Exercise material
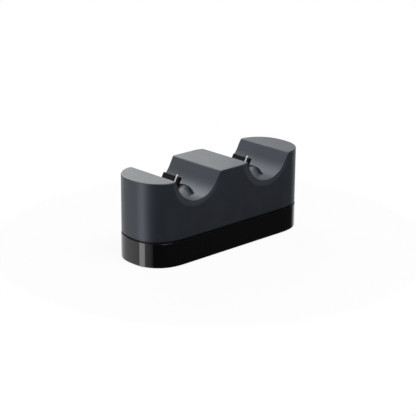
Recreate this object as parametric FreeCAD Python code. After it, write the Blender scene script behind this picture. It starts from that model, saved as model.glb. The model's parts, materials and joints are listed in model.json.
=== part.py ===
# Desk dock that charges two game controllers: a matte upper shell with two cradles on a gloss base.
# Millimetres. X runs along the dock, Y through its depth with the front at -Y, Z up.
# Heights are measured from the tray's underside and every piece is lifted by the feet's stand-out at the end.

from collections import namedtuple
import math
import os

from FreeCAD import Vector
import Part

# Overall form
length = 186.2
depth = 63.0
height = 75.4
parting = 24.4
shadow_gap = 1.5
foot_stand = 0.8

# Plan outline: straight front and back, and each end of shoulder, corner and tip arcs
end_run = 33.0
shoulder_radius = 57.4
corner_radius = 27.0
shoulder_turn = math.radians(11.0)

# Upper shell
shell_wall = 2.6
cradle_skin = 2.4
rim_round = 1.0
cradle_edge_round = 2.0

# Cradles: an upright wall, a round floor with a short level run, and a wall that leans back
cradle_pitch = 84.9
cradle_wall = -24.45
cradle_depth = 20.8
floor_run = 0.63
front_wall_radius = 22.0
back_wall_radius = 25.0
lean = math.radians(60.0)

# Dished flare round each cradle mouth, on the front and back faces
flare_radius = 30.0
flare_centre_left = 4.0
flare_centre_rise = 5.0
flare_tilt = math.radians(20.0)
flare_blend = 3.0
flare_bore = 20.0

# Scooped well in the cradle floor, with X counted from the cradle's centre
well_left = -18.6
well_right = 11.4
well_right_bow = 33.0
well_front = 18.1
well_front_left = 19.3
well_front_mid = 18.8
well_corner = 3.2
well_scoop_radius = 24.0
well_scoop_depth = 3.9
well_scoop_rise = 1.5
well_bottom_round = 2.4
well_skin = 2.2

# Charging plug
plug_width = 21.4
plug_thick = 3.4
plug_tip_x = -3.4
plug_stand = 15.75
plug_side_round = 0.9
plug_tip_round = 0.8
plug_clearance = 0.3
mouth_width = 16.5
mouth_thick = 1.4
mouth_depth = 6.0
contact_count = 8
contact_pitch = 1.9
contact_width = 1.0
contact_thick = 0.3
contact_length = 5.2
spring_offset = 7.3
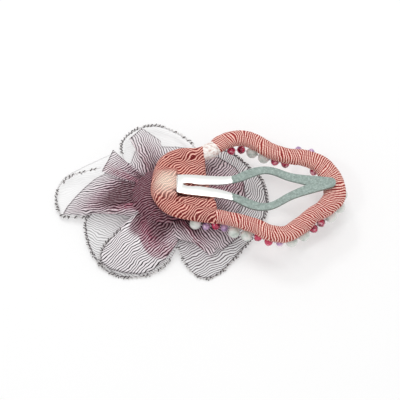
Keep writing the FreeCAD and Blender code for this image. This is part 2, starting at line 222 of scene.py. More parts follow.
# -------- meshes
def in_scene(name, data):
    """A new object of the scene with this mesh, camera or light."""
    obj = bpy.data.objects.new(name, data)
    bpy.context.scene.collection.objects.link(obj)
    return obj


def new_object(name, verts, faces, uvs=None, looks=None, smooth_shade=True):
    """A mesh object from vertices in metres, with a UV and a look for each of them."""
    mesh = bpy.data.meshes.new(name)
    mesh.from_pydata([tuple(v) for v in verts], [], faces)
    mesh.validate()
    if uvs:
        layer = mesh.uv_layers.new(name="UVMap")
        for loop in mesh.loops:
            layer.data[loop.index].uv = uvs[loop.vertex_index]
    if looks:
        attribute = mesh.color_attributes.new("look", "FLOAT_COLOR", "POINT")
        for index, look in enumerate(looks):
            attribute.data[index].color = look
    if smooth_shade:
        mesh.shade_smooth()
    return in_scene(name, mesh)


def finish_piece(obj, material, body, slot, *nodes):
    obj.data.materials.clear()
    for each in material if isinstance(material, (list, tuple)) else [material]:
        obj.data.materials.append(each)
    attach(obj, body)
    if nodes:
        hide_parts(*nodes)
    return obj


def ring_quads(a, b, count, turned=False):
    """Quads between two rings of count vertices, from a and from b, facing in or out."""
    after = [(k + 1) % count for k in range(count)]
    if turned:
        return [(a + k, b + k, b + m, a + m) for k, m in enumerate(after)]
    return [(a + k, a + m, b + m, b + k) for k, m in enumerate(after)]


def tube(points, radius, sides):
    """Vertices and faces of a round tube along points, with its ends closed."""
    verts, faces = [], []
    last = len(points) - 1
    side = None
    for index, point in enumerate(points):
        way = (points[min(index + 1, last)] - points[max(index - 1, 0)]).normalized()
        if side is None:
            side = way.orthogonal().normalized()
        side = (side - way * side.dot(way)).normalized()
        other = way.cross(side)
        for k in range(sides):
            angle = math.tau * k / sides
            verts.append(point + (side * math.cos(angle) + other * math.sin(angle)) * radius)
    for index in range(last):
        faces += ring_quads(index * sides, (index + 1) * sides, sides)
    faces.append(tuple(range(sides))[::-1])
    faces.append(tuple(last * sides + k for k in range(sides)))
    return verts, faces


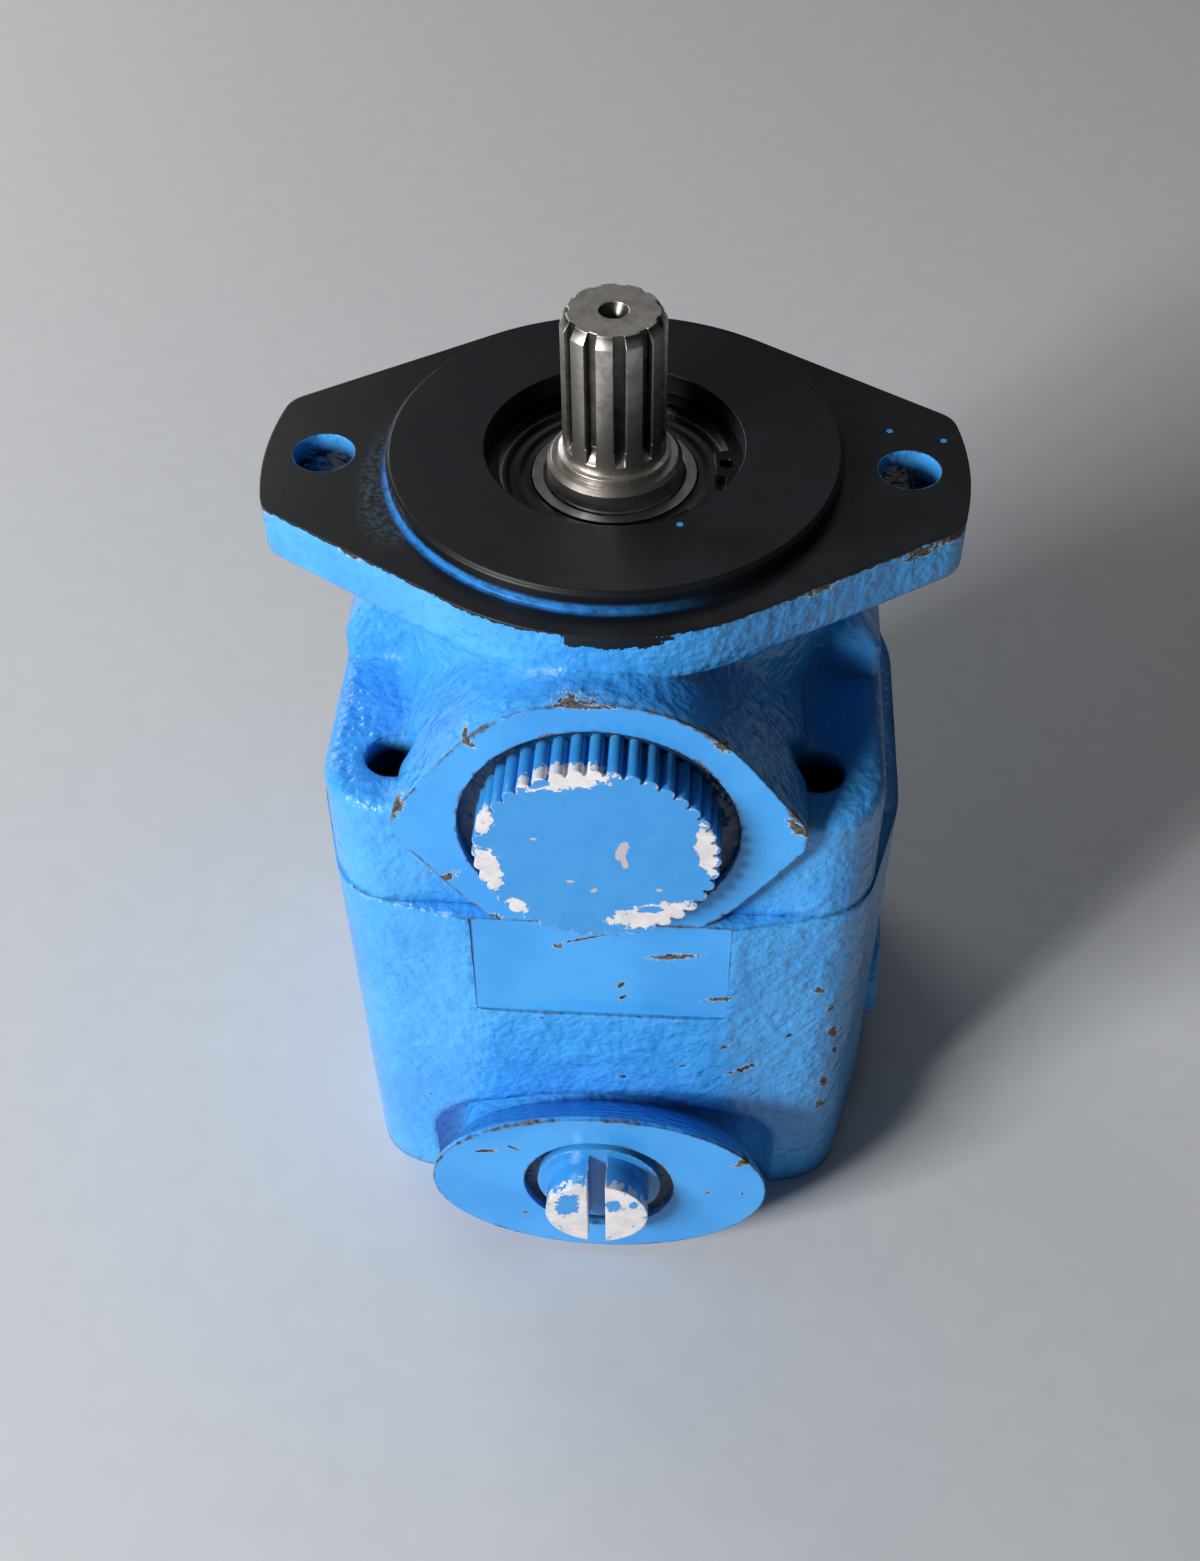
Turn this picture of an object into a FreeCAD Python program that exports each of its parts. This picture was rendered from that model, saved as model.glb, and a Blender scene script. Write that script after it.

What the task asks
Copy every line of the material, please, keeping it exactly the same.

Exercise result
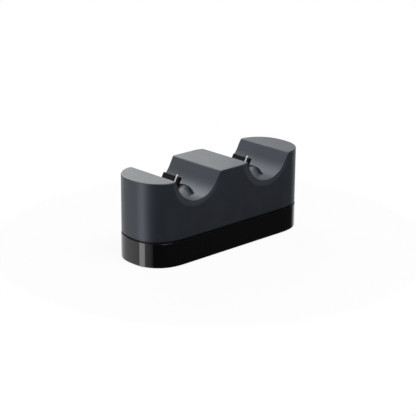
Recreate this object as parametric FreeCAD Python code. After it, write the Blender scene script behind this picture. It starts from that model, saved as model.glb. The model's parts, materials and joints are listed in model.json.
=== part.py ===
# Desk dock that charges two game controllers: a matte upper shell with two cradles on a gloss base.
# Millimetres. X runs along the dock, Y through its depth with the front at -Y, Z up.
# Heights are measured from the tray's underside and every piece is lifted by the feet's stand-out at the end.

from collections import namedtuple
import math
import os

from FreeCAD import Vector
import Part

# Overall form
length = 186.2
depth = 63.0
height = 75.4
parting = 24.4
shadow_gap = 1.5
foot_stand = 0.8

# Plan outline: straight front and back, and each end of shoulder, corner and tip arcs
end_run = 33.0
shoulder_radius = 57.4
corner_radius = 27.0
shoulder_turn = math.radians(11.0)

# Upper shell
shell_wall = 2.6
cradle_skin = 2.4
rim_round = 1.0
cradle_edge_round = 2.0

# Cradles: an upright wall, a round floor with a short level run, and a wall that leans back
cradle_pitch = 84.9
cradle_wall = -24.45
cradle_depth = 20.8
floor_run = 0.63
front_wall_radius = 22.0
back_wall_radius = 25.0
lean = math.radians(60.0)

# Dished flare round each cradle mouth, on the front and back faces
flare_radius = 30.0
flare_centre_left = 4.0
flare_centre_rise = 5.0
flare_tilt = math.radians(20.0)
flare_blend = 3.0
flare_bore = 20.0

# Scooped well in the cradle floor, with X counted from the cradle's centre
well_left = -18.6
well_right = 11.4
well_right_bow = 33.0
well_front = 18.1
well_front_left = 19.3
well_front_mid = 18.8
well_corner = 3.2
well_scoop_radius = 24.0
well_scoop_depth = 3.9
well_scoop_rise = 1.5
well_bottom_round = 2.4
well_skin = 2.2

# Charging plug
plug_width = 21.4
plug_thick = 3.4
plug_tip_x = -3.4
plug_stand = 15.75
plug_side_round = 0.9
plug_tip_round = 0.8
plug_clearance = 0.3
mouth_width = 16.5
mouth_thick = 1.4
mouth_depth = 6.0
contact_count = 8
contact_pitch = 1.9
contact_width = 1.0
contact_thick = 0.3
contact_length = 5.2
spring_offset = 7.3
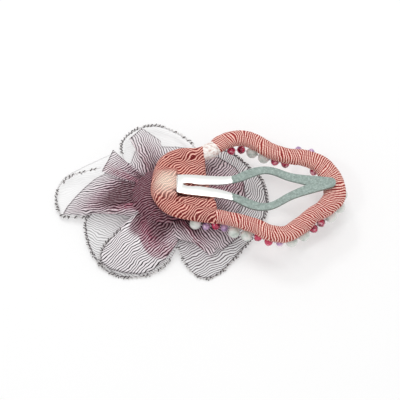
Keep writing the FreeCAD and Blender code for this image. This is part 2, starting at line 222 of scene.py. More parts follow.
# -------- meshes
def in_scene(name, data):
    """A new object of the scene with this mesh, camera or light."""
    obj = bpy.data.objects.new(name, data)
    bpy.context.scene.collection.objects.link(obj)
    return obj


def new_object(name, verts, faces, uvs=None, looks=None, smooth_shade=True):
    """A mesh object from vertices in metres, with a UV and a look for each of them."""
    mesh = bpy.data.meshes.new(name)
    mesh.from_pydata([tuple(v) for v in verts], [], faces)
    mesh.validate()
    if uvs:
        layer = mesh.uv_layers.new(name="UVMap")
        for loop in mesh.loops:
            layer.data[loop.index].uv = uvs[loop.vertex_index]
    if looks:
        attribute = mesh.color_attributes.new("look", "FLOAT_COLOR", "POINT")
        for index, look in enumerate(looks):
            attribute.data[index].color = look
    if smooth_shade:
        mesh.shade_smooth()
    return in_scene(name, mesh)


def finish_piece(obj, material, body, slot, *nodes):
    obj.data.materials.clear()
    for each in material if isinstance(material, (list, tuple)) else [material]:
        obj.data.materials.append(each)
    attach(obj, body)
    if nodes:
        hide_parts(*nodes)
    return obj


def ring_quads(a, b, count, turned=False):
    """Quads between two rings of count vertices, from a and from b, facing in or out."""
    after = [(k + 1) % count for k in range(count)]
    if turned:
        return [(a + k, b + k, b + m, a + m) for k, m in enumerate(after)]
    return [(a + k, a + m, b + m, b + k) for k, m in enumerate(after)]


def tube(points, radius, sides):
    """Vertices and faces of a round tube along points, with its ends closed."""
    verts, faces = [], []
    last = len(points) - 1
    side = None
    for index, point in enumerate(points):
        way = (points[min(index + 1, last)] - points[max(index - 1, 0)]).normalized()
        if side is None:
            side = way.orthogonal().normalized()
        side = (side - way * side.dot(way)).normalized()
        other = way.cross(side)
        for k in range(sides):
            angle = math.tau * k / sides
            verts.append(point + (side * math.cos(angle) + other * math.sin(angle)) * radius)
    for index in range(last):
        faces += ring_quads(index * sides, (index + 1) * sides, sides)
    faces.append(tuple(range(sides))[::-1])
    faces.append(tuple(last * sides + k for k in range(sides)))
    return verts, faces


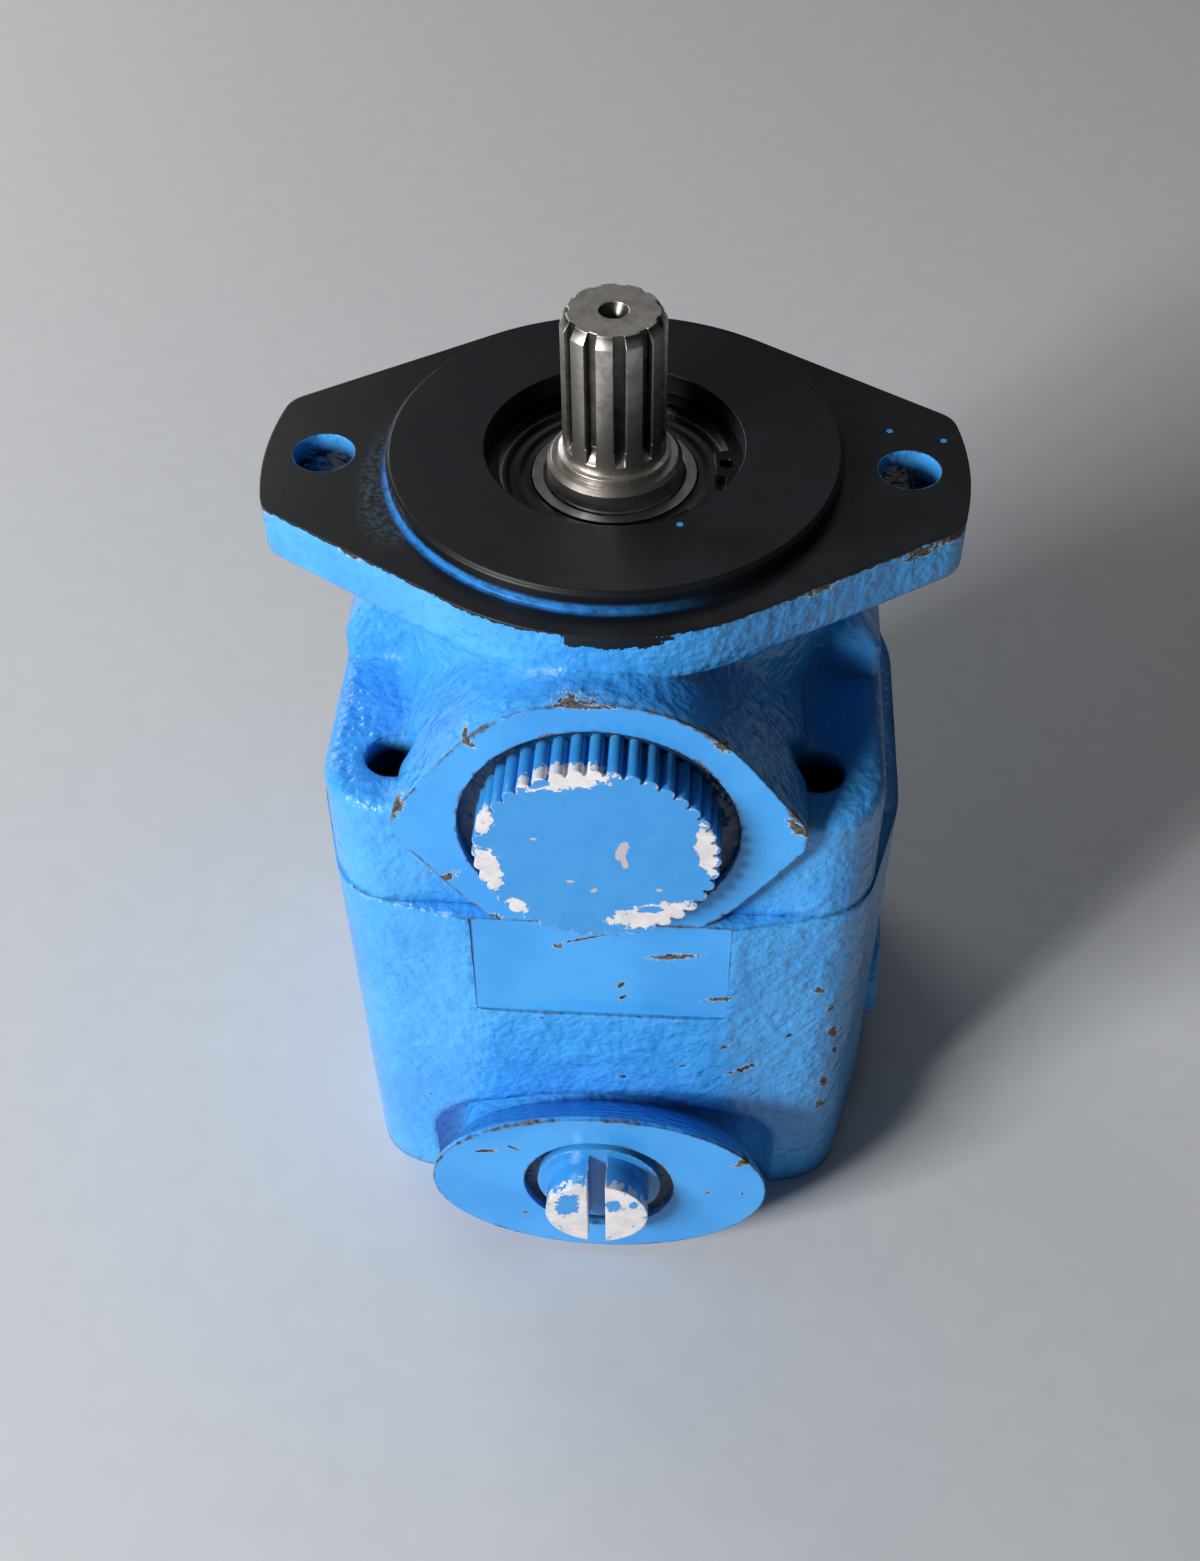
Turn this picture of an object into a FreeCAD Python program that exports each of its parts. This picture was rendered from that model, saved as model.glb, and a Blender scene script. Write that script after it.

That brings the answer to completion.